Recorded data >>
%%
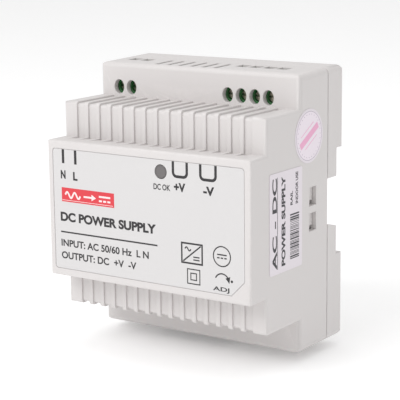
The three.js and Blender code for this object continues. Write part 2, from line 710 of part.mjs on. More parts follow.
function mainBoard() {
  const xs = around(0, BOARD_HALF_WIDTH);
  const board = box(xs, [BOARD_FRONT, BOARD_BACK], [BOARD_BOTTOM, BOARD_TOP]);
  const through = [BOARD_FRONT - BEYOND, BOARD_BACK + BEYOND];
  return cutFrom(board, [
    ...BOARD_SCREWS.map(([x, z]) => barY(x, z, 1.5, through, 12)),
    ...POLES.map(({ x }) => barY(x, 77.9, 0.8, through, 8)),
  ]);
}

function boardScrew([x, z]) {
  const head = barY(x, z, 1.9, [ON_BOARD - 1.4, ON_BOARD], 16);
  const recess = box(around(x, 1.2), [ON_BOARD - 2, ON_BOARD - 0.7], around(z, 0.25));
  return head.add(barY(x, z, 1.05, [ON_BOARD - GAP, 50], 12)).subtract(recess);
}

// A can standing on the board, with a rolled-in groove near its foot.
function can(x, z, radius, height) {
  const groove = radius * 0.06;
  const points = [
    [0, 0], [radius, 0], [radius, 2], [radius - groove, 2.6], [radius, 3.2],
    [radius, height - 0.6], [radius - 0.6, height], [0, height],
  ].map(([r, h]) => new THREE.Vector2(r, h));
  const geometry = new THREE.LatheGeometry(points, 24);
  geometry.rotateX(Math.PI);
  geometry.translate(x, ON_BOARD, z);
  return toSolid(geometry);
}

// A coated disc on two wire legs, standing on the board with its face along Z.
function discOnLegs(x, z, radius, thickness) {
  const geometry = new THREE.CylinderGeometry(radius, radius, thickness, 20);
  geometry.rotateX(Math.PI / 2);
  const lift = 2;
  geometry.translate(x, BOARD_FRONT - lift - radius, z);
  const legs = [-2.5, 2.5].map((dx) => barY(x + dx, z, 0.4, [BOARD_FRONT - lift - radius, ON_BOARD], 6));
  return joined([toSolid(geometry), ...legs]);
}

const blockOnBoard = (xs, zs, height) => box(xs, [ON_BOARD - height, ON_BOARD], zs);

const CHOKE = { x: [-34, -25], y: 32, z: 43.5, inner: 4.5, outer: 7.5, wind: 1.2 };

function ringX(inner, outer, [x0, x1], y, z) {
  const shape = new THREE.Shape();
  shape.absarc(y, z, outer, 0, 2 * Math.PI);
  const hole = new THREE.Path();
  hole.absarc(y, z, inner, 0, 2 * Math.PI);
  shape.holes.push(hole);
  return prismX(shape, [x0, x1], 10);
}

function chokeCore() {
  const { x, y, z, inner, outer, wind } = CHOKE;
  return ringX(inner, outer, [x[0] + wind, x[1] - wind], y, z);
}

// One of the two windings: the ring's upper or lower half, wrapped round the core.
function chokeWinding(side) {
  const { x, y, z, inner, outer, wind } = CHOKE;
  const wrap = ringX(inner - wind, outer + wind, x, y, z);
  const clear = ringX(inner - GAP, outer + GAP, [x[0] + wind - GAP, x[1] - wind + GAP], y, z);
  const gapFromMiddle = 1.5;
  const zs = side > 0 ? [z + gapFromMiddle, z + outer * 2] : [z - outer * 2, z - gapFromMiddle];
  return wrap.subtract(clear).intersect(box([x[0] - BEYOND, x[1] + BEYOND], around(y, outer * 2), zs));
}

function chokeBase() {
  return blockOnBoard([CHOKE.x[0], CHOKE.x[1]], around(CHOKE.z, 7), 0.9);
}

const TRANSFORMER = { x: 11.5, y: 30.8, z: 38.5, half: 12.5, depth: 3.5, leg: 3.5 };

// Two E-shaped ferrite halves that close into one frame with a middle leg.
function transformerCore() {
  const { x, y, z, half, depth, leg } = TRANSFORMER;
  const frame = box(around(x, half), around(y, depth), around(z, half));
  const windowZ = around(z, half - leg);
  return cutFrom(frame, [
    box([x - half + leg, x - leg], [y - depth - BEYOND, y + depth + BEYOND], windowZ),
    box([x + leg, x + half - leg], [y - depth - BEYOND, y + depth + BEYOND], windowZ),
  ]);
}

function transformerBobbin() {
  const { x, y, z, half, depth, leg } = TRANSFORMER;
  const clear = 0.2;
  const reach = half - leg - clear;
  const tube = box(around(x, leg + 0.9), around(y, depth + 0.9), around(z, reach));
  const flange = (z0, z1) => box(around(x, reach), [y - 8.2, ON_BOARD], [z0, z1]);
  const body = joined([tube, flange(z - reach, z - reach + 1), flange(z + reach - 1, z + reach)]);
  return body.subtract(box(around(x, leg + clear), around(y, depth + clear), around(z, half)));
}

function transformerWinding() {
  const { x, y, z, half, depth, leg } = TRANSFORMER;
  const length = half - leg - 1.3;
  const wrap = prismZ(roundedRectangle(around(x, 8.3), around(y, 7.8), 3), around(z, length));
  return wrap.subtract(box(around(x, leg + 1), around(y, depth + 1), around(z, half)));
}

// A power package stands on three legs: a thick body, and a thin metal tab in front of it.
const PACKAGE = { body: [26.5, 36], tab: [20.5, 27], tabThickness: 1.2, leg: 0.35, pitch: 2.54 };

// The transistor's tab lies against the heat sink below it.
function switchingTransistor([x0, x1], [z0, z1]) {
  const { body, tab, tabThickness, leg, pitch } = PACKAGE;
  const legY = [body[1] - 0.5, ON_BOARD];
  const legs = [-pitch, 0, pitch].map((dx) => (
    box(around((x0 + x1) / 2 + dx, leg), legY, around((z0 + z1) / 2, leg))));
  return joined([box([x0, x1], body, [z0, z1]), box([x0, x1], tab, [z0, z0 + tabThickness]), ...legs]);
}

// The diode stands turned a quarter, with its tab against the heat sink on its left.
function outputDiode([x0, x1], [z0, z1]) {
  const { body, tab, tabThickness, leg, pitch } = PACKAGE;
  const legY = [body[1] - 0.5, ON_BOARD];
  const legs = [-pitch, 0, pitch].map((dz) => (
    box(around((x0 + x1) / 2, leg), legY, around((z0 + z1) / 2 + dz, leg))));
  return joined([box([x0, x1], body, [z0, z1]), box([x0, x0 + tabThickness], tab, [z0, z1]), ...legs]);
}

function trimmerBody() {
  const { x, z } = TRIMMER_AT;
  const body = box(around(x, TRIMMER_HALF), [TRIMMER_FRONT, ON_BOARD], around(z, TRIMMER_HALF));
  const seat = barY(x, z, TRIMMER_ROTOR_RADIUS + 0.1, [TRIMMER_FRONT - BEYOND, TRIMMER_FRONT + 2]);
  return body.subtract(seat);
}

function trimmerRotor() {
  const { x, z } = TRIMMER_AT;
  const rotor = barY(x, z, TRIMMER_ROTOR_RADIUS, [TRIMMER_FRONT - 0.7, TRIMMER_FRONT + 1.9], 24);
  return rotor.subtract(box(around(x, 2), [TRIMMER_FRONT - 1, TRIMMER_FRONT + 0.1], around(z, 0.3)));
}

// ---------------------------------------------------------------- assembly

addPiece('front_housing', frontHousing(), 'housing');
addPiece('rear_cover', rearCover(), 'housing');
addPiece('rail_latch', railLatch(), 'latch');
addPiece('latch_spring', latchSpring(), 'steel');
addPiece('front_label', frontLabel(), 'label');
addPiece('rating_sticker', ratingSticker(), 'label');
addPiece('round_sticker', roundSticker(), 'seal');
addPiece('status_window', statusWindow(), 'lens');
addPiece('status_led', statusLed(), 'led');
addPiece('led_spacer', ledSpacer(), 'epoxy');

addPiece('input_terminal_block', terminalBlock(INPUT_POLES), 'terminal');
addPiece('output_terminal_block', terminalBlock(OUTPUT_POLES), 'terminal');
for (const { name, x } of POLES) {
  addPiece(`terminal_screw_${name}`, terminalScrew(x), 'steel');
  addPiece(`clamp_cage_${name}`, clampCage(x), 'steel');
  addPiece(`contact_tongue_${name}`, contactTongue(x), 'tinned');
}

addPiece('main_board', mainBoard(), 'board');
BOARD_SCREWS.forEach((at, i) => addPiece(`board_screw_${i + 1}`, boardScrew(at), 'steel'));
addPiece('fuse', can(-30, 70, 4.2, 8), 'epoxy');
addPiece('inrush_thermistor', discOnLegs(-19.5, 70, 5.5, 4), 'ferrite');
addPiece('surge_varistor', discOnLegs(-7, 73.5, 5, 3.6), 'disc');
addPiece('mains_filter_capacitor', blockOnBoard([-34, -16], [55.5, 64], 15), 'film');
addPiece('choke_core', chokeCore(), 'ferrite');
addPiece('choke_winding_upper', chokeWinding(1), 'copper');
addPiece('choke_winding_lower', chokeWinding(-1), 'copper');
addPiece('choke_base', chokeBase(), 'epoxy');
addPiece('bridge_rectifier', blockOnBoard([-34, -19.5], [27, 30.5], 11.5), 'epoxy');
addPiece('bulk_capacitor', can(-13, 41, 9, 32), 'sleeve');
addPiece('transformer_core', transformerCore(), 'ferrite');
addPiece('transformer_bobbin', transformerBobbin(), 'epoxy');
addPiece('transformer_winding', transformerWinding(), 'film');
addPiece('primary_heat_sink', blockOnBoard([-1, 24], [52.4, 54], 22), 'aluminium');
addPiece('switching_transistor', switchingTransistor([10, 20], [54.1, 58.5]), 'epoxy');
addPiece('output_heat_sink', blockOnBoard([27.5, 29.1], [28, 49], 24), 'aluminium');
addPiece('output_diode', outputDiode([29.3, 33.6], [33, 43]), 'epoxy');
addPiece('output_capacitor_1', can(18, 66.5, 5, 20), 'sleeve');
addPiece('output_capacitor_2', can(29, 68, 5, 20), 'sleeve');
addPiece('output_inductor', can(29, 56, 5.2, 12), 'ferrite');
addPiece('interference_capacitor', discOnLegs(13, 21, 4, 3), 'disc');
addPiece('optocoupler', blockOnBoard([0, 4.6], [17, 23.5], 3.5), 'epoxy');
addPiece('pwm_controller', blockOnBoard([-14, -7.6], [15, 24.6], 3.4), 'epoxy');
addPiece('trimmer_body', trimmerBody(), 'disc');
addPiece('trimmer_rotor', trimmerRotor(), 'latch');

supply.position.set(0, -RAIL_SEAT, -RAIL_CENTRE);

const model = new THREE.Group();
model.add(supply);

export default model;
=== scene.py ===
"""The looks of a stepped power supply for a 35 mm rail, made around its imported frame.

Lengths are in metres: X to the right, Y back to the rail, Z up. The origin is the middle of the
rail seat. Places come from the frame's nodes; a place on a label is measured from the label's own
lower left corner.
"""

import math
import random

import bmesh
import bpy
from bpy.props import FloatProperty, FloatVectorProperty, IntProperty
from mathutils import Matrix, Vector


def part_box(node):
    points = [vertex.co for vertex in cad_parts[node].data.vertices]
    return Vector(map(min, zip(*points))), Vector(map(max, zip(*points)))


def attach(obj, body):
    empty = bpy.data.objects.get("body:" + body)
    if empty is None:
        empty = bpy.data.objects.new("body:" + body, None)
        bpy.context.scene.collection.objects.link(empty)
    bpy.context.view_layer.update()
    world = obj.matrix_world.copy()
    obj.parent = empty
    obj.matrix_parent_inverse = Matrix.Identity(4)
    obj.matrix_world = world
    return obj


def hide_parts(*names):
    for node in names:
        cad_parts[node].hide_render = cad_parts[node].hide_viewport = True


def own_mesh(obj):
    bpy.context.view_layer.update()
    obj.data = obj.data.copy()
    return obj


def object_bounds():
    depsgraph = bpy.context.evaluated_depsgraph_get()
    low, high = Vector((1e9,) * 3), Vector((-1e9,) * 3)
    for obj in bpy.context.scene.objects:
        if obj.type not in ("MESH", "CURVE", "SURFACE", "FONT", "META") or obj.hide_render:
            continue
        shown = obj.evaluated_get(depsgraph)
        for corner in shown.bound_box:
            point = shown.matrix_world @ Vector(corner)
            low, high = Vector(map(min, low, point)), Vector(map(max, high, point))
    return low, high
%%
%%
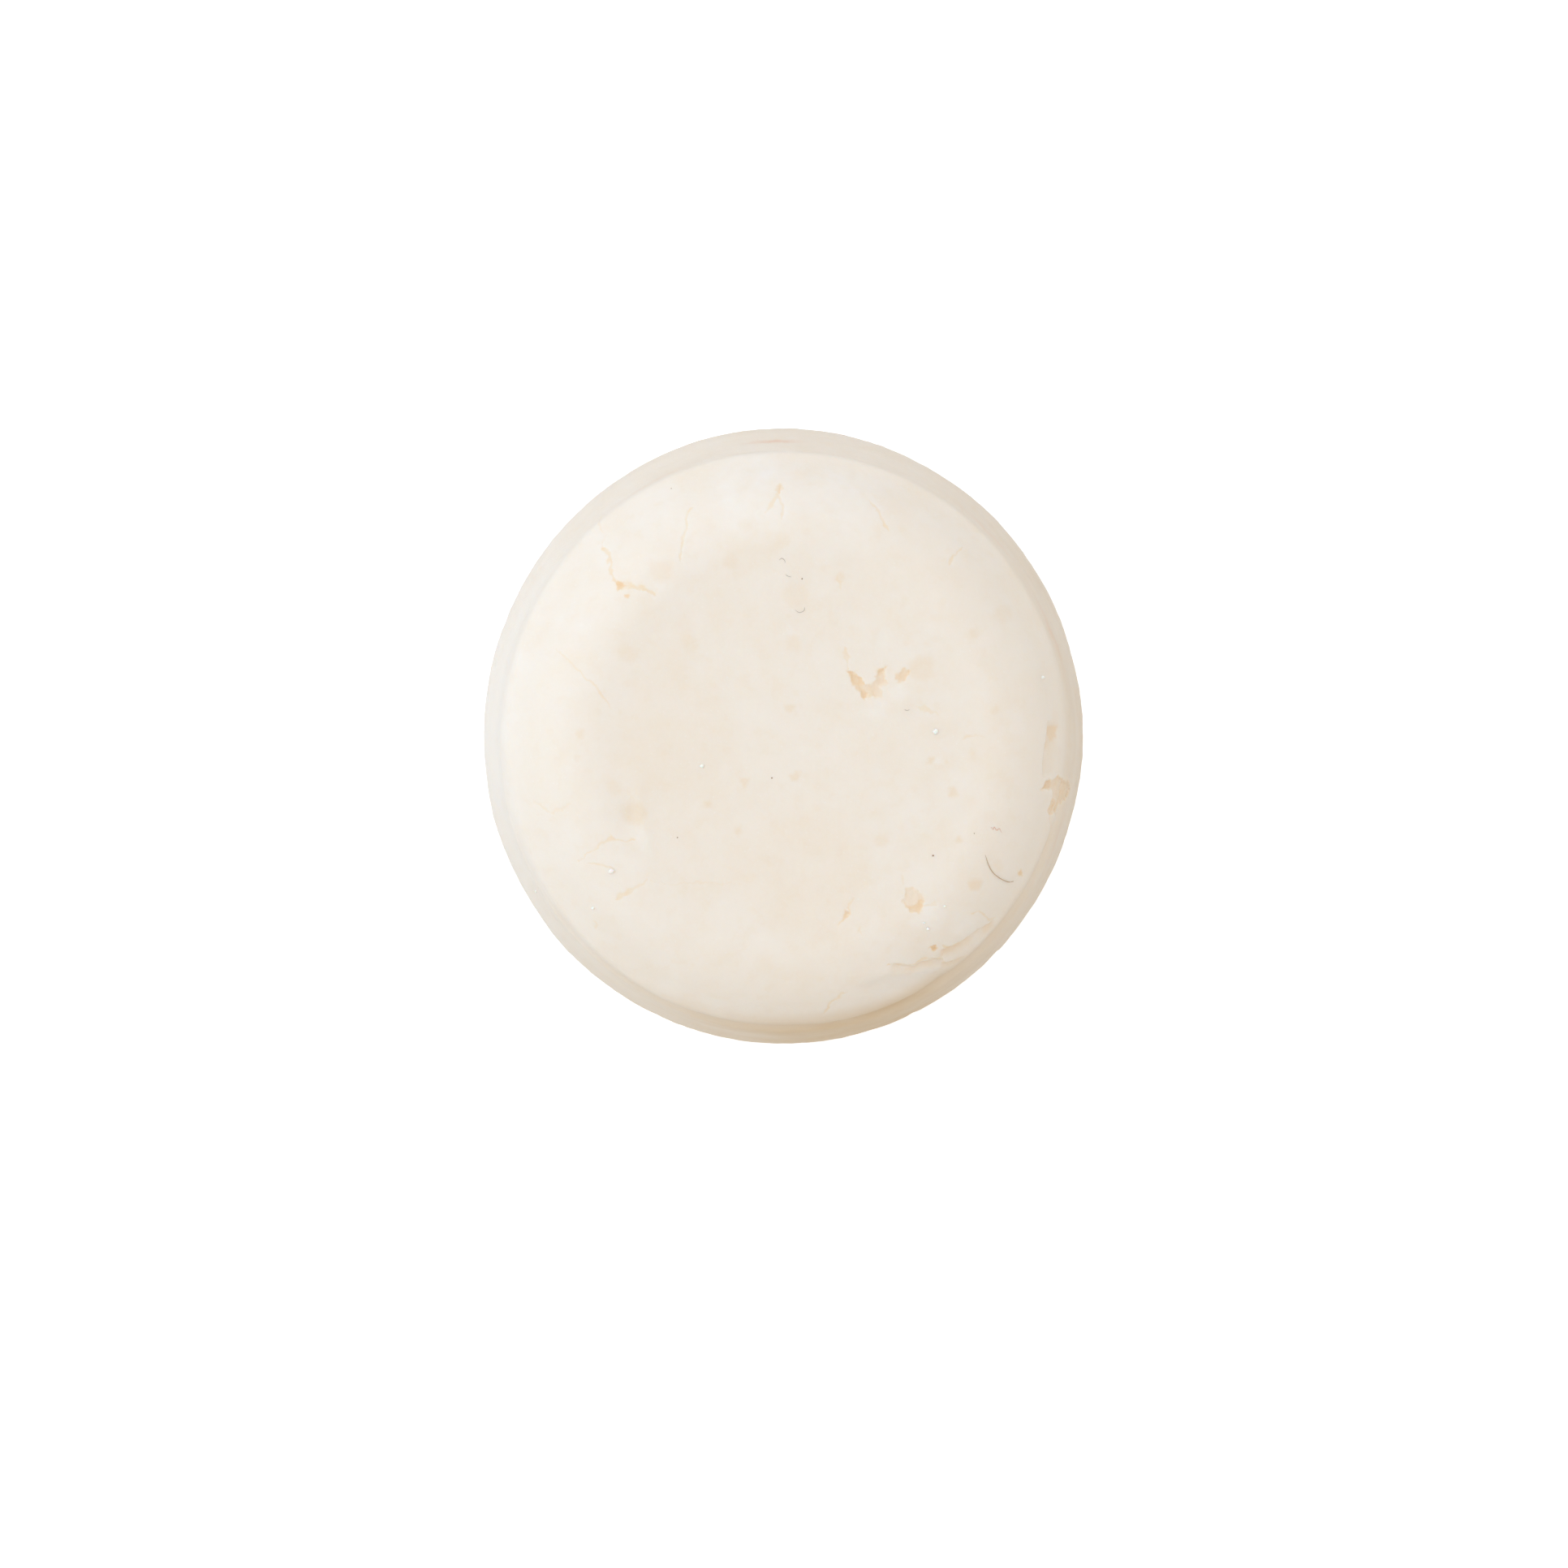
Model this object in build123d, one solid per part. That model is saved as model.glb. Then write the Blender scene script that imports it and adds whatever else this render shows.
%%
Challenge >>
In the listing above, find the line with "supply.position.set(0, -RAIL_SEAT, -RAIL_CENTRE);" and the line with "obj.data = obj.data.copy()". Output those two lines and every line between them, exactly as written.

Task response >>
supply.position.set(0, -RAIL_SEAT, -RAIL_CENTRE);

const model = new THREE.Group();
model.add(supply);

export default model;
=== scene.py ===
"""The looks of a stepped power supply for a 35 mm rail, made around its imported frame.

Lengths are in metres: X to the right, Y back to the rail, Z up. The origin is the middle of the
rail seat. Places come from the frame's nodes; a place on a label is measured from the label's own
lower left corner.
"""

import math
import random

import bmesh
import bpy
from bpy.props import FloatProperty, FloatVectorProperty, IntProperty
from mathutils import Matrix, Vector


def part_box(node):
    points = [vertex.co for vertex in cad_parts[node].data.vertices]
    return Vector(map(min, zip(*points))), Vector(map(max, zip(*points)))


def attach(obj, body):
    empty = bpy.data.objects.get("body:" + body)
    if empty is None:
        empty = bpy.data.objects.new("body:" + body, None)
        bpy.context.scene.collection.objects.link(empty)
    bpy.context.view_layer.update()
    world = obj.matrix_world.copy()
    obj.parent = empty
    obj.matrix_parent_inverse = Matrix.Identity(4)
    obj.matrix_world = world
    return obj


def hide_parts(*names):
    for node in names:
        cad_parts[node].hide_render = cad_parts[node].hide_viewport = True


def own_mesh(obj):
    bpy.context.view_layer.update()
    obj.data = obj.data.copy()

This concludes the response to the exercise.